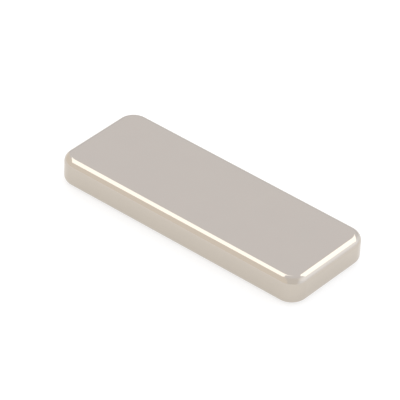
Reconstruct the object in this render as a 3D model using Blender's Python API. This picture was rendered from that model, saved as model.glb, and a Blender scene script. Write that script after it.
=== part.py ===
# Block magnet: one flat sintered bar with a bright nickel plating all over.
# The bar lies on a pole face, with its length along X, its width along Y and its
# thickness up Z. The origin is the centre of the lower pole face.
# Its four upright corners are round in plan, and the edge all round each pole face
# is tumbled to a quarter round. All lengths are in metres.

import bmesh
import bpy

# Overall size
LENGTH = 0.040
WIDTH = 0.015
THICKNESS = 0.004

# Rounding
CORNER_RADIUS = 0.0025
EDGE_RADIUS = 0.0010

# Facets in a quarter turn of each round
CORNER_FACETS = 12
EDGE_FACETS = 10

# Nickel plating
PLATING_COLOUR = (0.66, 0.61, 0.55, 1.0)
PLATING_ROUGHNESS = 0.12

CIRCULAR_PROFILE = 0.5
NO_MATERIAL_CHANGE = -1


def clear_scene():
    for item in list(bpy.data.objects):
        bpy.data.objects.remove(item, do_unlink=True)


def nickel_plating():
    plating = bpy.data.materials.new("nickel_plating")
    plating.use_nodes = True
    shader = plating.node_tree.nodes["Principled BSDF"]
    shader.inputs["Base Color"].default_value = PLATING_COLOUR
    shader.inputs["Metallic"].default_value = 1.0
    shader.inputs["Roughness"].default_value = PLATING_ROUGHNESS
    plating.diffuse_color = PLATING_COLOUR
    return plating


def add_bar(mesh):
    # A plain bar that stands on Z = 0, centred on X and Y
    bar = bmesh.ops.create_cube(mesh, size=1.0)
    bmesh.ops.scale(mesh, vec=(LENGTH, WIDTH, THICKNESS), verts=bar["verts"])
    bmesh.ops.translate(mesh, vec=(0.0, 0.0, THICKNESS / 2), verts=bar["verts"])


def round_edges(mesh, edges, radius, facets):
    bmesh.ops.bevel(
        mesh,
        geom=edges,
        offset=radius,
        offset_type="OFFSET",
        affect="EDGES",
        segments=facets,
        profile=CIRCULAR_PROFILE,
        clamp_overlap=False,
        material=NO_MATERIAL_CHANGE,
    )


def is_upright(edge):
    start, end = (vert.co for vert in edge.verts)
    return abs(end.z - start.z) > THICKNESS / 2


def is_pole_face(face):
    return abs(face.normal.z) > 0.5


def round_upright_corners(mesh):
    upright = [edge for edge in mesh.edges if is_upright(edge)]
    round_edges(mesh, upright, CORNER_RADIUS, CORNER_FACETS)


def round_pole_edges(mesh):
    mesh.normal_update()
    rims = {edge for face in mesh.faces if is_pole_face(face) for edge in face.edges}
    in_order = sorted(rims, key=lambda edge: edge.index)
    round_edges(mesh, in_order, EDGE_RADIUS, EDGE_FACETS)


def magnet_block(plating):
    mesh = bmesh.new()
    add_bar(mesh)
    round_upright_corners(mesh)
    mesh.edges.index_update()
    round_pole_edges(mesh)
    bmesh.ops.recalc_face_normals(mesh, faces=mesh.faces)

    data = bpy.data.meshes.new("magnet_block")
    mesh.to_mesh(data)
    mesh.free()
    data.shade_smooth()
    data.materials.append(plating)

    block = bpy.data.objects.new("magnet_block", data)
    bpy.context.scene.collection.objects.link(block)
    return block


clear_scene()
magnet_block(nickel_plating())
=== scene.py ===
# Block magnet with bright nickel plating, on a pale table in soft studio light.
from math import cos, hypot, radians, sin

import bmesh
import bpy
from mathutils import Matrix, Vector


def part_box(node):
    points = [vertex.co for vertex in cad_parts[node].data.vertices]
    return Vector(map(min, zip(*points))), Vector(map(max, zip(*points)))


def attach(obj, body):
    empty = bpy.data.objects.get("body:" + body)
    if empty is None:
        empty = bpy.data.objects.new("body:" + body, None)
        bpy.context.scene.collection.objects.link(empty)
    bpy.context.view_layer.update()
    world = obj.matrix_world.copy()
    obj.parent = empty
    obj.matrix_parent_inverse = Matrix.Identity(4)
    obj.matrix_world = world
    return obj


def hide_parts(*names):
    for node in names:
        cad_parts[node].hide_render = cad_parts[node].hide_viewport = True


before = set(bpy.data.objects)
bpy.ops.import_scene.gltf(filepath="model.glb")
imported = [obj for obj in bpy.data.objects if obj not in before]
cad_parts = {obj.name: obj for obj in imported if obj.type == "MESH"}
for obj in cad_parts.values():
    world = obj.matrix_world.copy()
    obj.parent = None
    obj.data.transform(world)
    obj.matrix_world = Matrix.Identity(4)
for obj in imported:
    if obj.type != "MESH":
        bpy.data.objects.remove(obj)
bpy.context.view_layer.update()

# The view, as the photograph was taken: a long lens, looking down along the table
viewSettings = {
    "azimuth": 38.39,        # degrees round from the front
    "elevation": 36.54,      # degrees above the table
    "roll": 3.11,            # degrees the horizon leans
    "distance": 0.46575,     # from the aim point
    "aim": (-0.003501, 0.002164, 0.0),
    "lens": 322.7,           # millimetres, on a sensor of the next width
    "sensorWidth": 36.0,
    "clip": (0.01, 20.0),
}


def viewAxes(settings):
    # right, up and back of the camera, and the level directions right and away from it
    a, e, lean = (radians(settings[k]) for k in ("azimuth", "elevation", "roll"))
    back = Vector((cos(e) * sin(a), -cos(e) * cos(a), sin(e)))
    levelRight = Vector((cos(a), sin(a), 0.0))
    levelAway = Vector((-sin(a), cos(a), 0.0))
    levelUp = back.cross(levelRight)
    right = cos(lean) * levelRight + sin(lean) * levelUp
    up = cos(lean) * levelUp - sin(lean) * levelRight
    return right, up, back, levelRight, levelAway


def headingOf(rightward, away, view):
    # the way to a place at these degrees from straight above
    _, _, _, levelRight, levelAway = viewAxes(view)
    tilt = hypot(rightward, away)
    level = (rightward * levelRight + away * levelAway) / tilt
    return sin(radians(tilt)) * level + cos(radians(tilt)) * Vector((0.0, 0.0, 1.0))


def makeCamera(settings):
    right, up, back, _, _ = viewAxes(settings)
    data = bpy.data.cameras.new("camera")
    data.sensor_width = settings["sensorWidth"]
    data.lens = settings["lens"]
    data.clip_start, data.clip_end = settings["clip"]
    camera = bpy.data.objects.new("camera", data)
    place = Matrix((right, up, back)).transposed().to_4x4()
    place.translation = Vector(settings["aim"]) + settings["distance"] * back
    camera.matrix_world = place
    bpy.context.scene.collection.objects.link(camera)
    bpy.context.scene.camera = camera


def addObject(name, bm, material):
    data = bpy.data.meshes.new(name)
    bm.to_mesh(data)
    bm.free()
    data.materials.append(material)
    piece = bpy.data.objects.new(name, data)
    bpy.context.scene.collection.objects.link(piece)
    return piece


def newMaterial(name):
    material = bpy.data.materials.new(name)
    material.use_nodes = True
    nodes = material.node_tree.nodes
    return material, nodes, material.node_tree.links, nodes["Principled BSDF"]


def emissionMaterial(name, colour, strength):
    material = bpy.data.materials.new(name)
    material.use_nodes = True
    nodes, links = material.node_tree.nodes, material.node_tree.links
    nodes.clear()
    glow = nodes.new("ShaderNodeEmission")
    glow.inputs["Color"].default_value = (*colour, 1.0)
    glow.inputs["Strength"].default_value = strength
    out = nodes.new("ShaderNodeOutputMaterial")
    links.new(glow.outputs["Emission"], out.inputs["Surface"])
    return material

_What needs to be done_
Copy out the full material exactly as it appears.

_Output for this task_
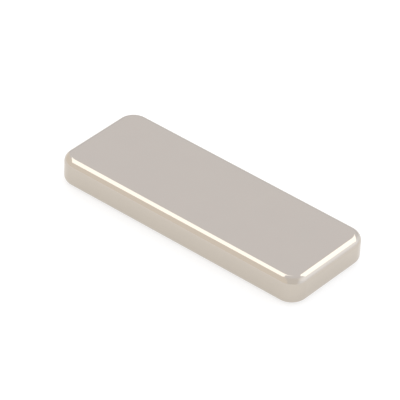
Reconstruct the object in this render as a 3D model using Blender's Python API. This picture was rendered from that model, saved as model.glb, and a Blender scene script. Write that script after it.
=== part.py ===
# Block magnet: one flat sintered bar with a bright nickel plating all over.
# The bar lies on a pole face, with its length along X, its width along Y and its
# thickness up Z. The origin is the centre of the lower pole face.
# Its four upright corners are round in plan, and the edge all round each pole face
# is tumbled to a quarter round. All lengths are in metres.

import bmesh
import bpy

# Overall size
LENGTH = 0.040
WIDTH = 0.015
THICKNESS = 0.004

# Rounding
CORNER_RADIUS = 0.0025
EDGE_RADIUS = 0.0010

# Facets in a quarter turn of each round
CORNER_FACETS = 12
EDGE_FACETS = 10

# Nickel plating
PLATING_COLOUR = (0.66, 0.61, 0.55, 1.0)
PLATING_ROUGHNESS = 0.12

CIRCULAR_PROFILE = 0.5
NO_MATERIAL_CHANGE = -1


def clear_scene():
    for item in list(bpy.data.objects):
        bpy.data.objects.remove(item, do_unlink=True)


def nickel_plating():
    plating = bpy.data.materials.new("nickel_plating")
    plating.use_nodes = True
    shader = plating.node_tree.nodes["Principled BSDF"]
    shader.inputs["Base Color"].default_value = PLATING_COLOUR
    shader.inputs["Metallic"].default_value = 1.0
    shader.inputs["Roughness"].default_value = PLATING_ROUGHNESS
    plating.diffuse_color = PLATING_COLOUR
    return plating


def add_bar(mesh):
    # A plain bar that stands on Z = 0, centred on X and Y
    bar = bmesh.ops.create_cube(mesh, size=1.0)
    bmesh.ops.scale(mesh, vec=(LENGTH, WIDTH, THICKNESS), verts=bar["verts"])
    bmesh.ops.translate(mesh, vec=(0.0, 0.0, THICKNESS / 2), verts=bar["verts"])


def round_edges(mesh, edges, radius, facets):
    bmesh.ops.bevel(
        mesh,
        geom=edges,
        offset=radius,
        offset_type="OFFSET",
        affect="EDGES",
        segments=facets,
        profile=CIRCULAR_PROFILE,
        clamp_overlap=False,
        material=NO_MATERIAL_CHANGE,
    )


def is_upright(edge):
    start, end = (vert.co for vert in edge.verts)
    return abs(end.z - start.z) > THICKNESS / 2


def is_pole_face(face):
    return abs(face.normal.z) > 0.5


def round_upright_corners(mesh):
    upright = [edge for edge in mesh.edges if is_upright(edge)]
    round_edges(mesh, upright, CORNER_RADIUS, CORNER_FACETS)


def round_pole_edges(mesh):
    mesh.normal_update()
    rims = {edge for face in mesh.faces if is_pole_face(face) for edge in face.edges}
    in_order = sorted(rims, key=lambda edge: edge.index)
    round_edges(mesh, in_order, EDGE_RADIUS, EDGE_FACETS)


def magnet_block(plating):
    mesh = bmesh.new()
    add_bar(mesh)
    round_upright_corners(mesh)
    mesh.edges.index_update()
    round_pole_edges(mesh)
    bmesh.ops.recalc_face_normals(mesh, faces=mesh.faces)

    data = bpy.data.meshes.new("magnet_block")
    mesh.to_mesh(data)
    mesh.free()
    data.shade_smooth()
    data.materials.append(plating)

    block = bpy.data.objects.new("magnet_block", data)
    bpy.context.scene.collection.objects.link(block)
    return block


clear_scene()
magnet_block(nickel_plating())
=== scene.py ===
# Block magnet with bright nickel plating, on a pale table in soft studio light.
from math import cos, hypot, radians, sin

import bmesh
import bpy
from mathutils import Matrix, Vector


def part_box(node):
    points = [vertex.co for vertex in cad_parts[node].data.vertices]
    return Vector(map(min, zip(*points))), Vector(map(max, zip(*points)))


def attach(obj, body):
    empty = bpy.data.objects.get("body:" + body)
    if empty is None:
        empty = bpy.data.objects.new("body:" + body, None)
        bpy.context.scene.collection.objects.link(empty)
    bpy.context.view_layer.update()
    world = obj.matrix_world.copy()
    obj.parent = empty
    obj.matrix_parent_inverse = Matrix.Identity(4)
    obj.matrix_world = world
    return obj


def hide_parts(*names):
    for node in names:
        cad_parts[node].hide_render = cad_parts[node].hide_viewport = True


before = set(bpy.data.objects)
bpy.ops.import_scene.gltf(filepath="model.glb")
imported = [obj for obj in bpy.data.objects if obj not in before]
cad_parts = {obj.name: obj for obj in imported if obj.type == "MESH"}
for obj in cad_parts.values():
    world = obj.matrix_world.copy()
    obj.parent = None
    obj.data.transform(world)
    obj.matrix_world = Matrix.Identity(4)
for obj in imported:
    if obj.type != "MESH":
        bpy.data.objects.remove(obj)
bpy.context.view_layer.update()

# The view, as the photograph was taken: a long lens, looking down along the table
viewSettings = {
    "azimuth": 38.39,        # degrees round from the front
    "elevation": 36.54,      # degrees above the table
    "roll": 3.11,            # degrees the horizon leans
    "distance": 0.46575,     # from the aim point
    "aim": (-0.003501, 0.002164, 0.0),
    "lens": 322.7,           # millimetres, on a sensor of the next width
    "sensorWidth": 36.0,
    "clip": (0.01, 20.0),
}


def viewAxes(settings):
    # right, up and back of the camera, and the level directions right and away from it
    a, e, lean = (radians(settings[k]) for k in ("azimuth", "elevation", "roll"))
    back = Vector((cos(e) * sin(a), -cos(e) * cos(a), sin(e)))
    levelRight = Vector((cos(a), sin(a), 0.0))
    levelAway = Vector((-sin(a), cos(a), 0.0))
    levelUp = back.cross(levelRight)
    right = cos(lean) * levelRight + sin(lean) * levelUp
    up = cos(lean) * levelUp - sin(lean) * levelRight
    return right, up, back, levelRight, levelAway


def headingOf(rightward, away, view):
    # the way to a place at these degrees from straight above
    _, _, _, levelRight, levelAway = viewAxes(view)
    tilt = hypot(rightward, away)
    level = (rightward * levelRight + away * levelAway) / tilt
    return sin(radians(tilt)) * level + cos(radians(tilt)) * Vector((0.0, 0.0, 1.0))


def makeCamera(settings):
    right, up, back, _, _ = viewAxes(settings)
    data = bpy.data.cameras.new("camera")
    data.sensor_width = settings["sensorWidth"]
    data.lens = settings["lens"]
    data.clip_start, data.clip_end = settings["clip"]
    camera = bpy.data.objects.new("camera", data)
    place = Matrix((right, up, back)).transposed().to_4x4()
    place.translation = Vector(settings["aim"]) + settings["distance"] * back
    camera.matrix_world = place
    bpy.context.scene.collection.objects.link(camera)
    bpy.context.scene.camera = camera


def addObject(name, bm, material):
    data = bpy.data.meshes.new(name)
    bm.to_mesh(data)
    bm.free()
    data.materials.append(material)
    piece = bpy.data.objects.new(name, data)
    bpy.context.scene.collection.objects.link(piece)
    return piece


def newMaterial(name):
    material = bpy.data.materials.new(name)
    material.use_nodes = True
    nodes = material.node_tree.nodes
    return material, nodes, material.node_tree.links, nodes["Principled BSDF"]


def emissionMaterial(name, colour, strength):
    material = bpy.data.materials.new(name)
    material.use_nodes = True
    nodes, links = material.node_tree.nodes, material.node_tree.links
    nodes.clear()
    glow = nodes.new("ShaderNodeEmission")
    glow.inputs["Color"].default_value = (*colour, 1.0)
    glow.inputs["Strength"].default_value = strength
    out = nodes.new("ShaderNodeOutputMaterial")
    links.new(glow.outputs["Emission"], out.inputs["Surface"])
    return material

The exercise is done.